昨春劍橋で梱包した寫眞機二臺とレンズ羣を初めて本朝の空氣に曝す1。
觀念的、感傷的な表現ではない。寫眞機本體の反射板空間やファインダ、レンズの鏡胴、レンズとフィルタとの間など、機密性の高い部分には劍橋の空氣が濕度もそのまゝに閉ぢこめられてゐるから、室温でも結露してレンズは曇り、ファインダが濁つてしまふ。本朝の空氣に曝し、風を通して使用に備へねばならない。
數分にして舊に復し、レンズを裝着出來るやうになつた。落ちてゐたバッテリの起電能力も持ち直したやうである。電子部品を多用した機噐とはいへ、環境に馴染ませなくてはならない邊りに、道具としての面白みがある。個體差が生まれるのもそのせゐであらうし、愛着が涌くのもそのためであらう。

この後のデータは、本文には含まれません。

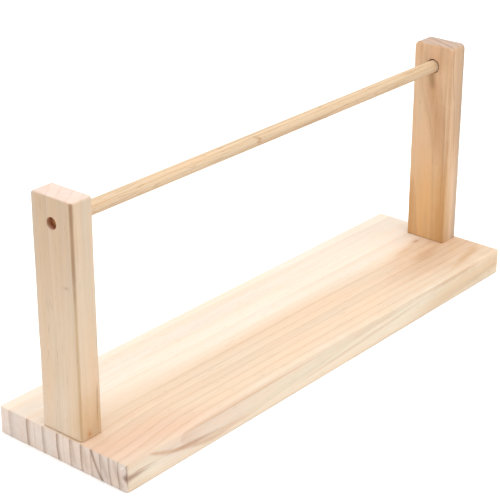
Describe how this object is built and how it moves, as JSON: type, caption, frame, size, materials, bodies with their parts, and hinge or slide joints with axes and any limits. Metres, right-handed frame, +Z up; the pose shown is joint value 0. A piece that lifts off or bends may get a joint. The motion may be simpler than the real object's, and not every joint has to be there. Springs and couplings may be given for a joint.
{
  "type": "ribbon storage rack",
  "caption": "Pine table-top rack: an upright post at each end of a flat board holds a loose rod that spools of ribbon hang on.",
  "frame": {"origin": "middle of the base board's underside", "axes": "+X along the board towards the post that the rod is drawn out through, +Y from front to back across the board, +Z up"},
  "size_m": [0.366, 0.1, 0.157],
  "materials": {
    "board_pine": "sanded bare pine, cream sapwood running into peach heartwood",
    "post_pine": "sanded bare pine, beige to tan",
    "rod_pine": "turned bare softwood with fine dark flecks",
    "screw_steel": "zinc-plated wood screw"
  },
  "bodies": {
    "frame": {"base_board": "board_pine", "left_post": "post_pine", "right_post": "post_pine", "left_front_screw": "screw_steel", "left_back_screw": "screw_steel", "right_front_screw": "screw_steel", "right_back_screw": "screw_steel"},
    "rod": {"rod": "rod_pine"}
  },
  "joints": [
    {"name": "rod_slide", "type": "slide", "parent": "frame", "child": "rod", "axis": [1, 0, 0], "range_m": [0, 0.36]}
  ]
}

寫眞機を片手に歩くと、いつもとは違ふ視線で周圍を睨め廻しているのに氣附く。繪端書のやうに綺麗な寫眞を撮るのは性に合はない自分が一體どんな視綫で、と自問自答するに、これといつた言葉も浮かんでこない。その答を見附けるためにファインダを覗くのもまた、寫眞の愉しみ方である。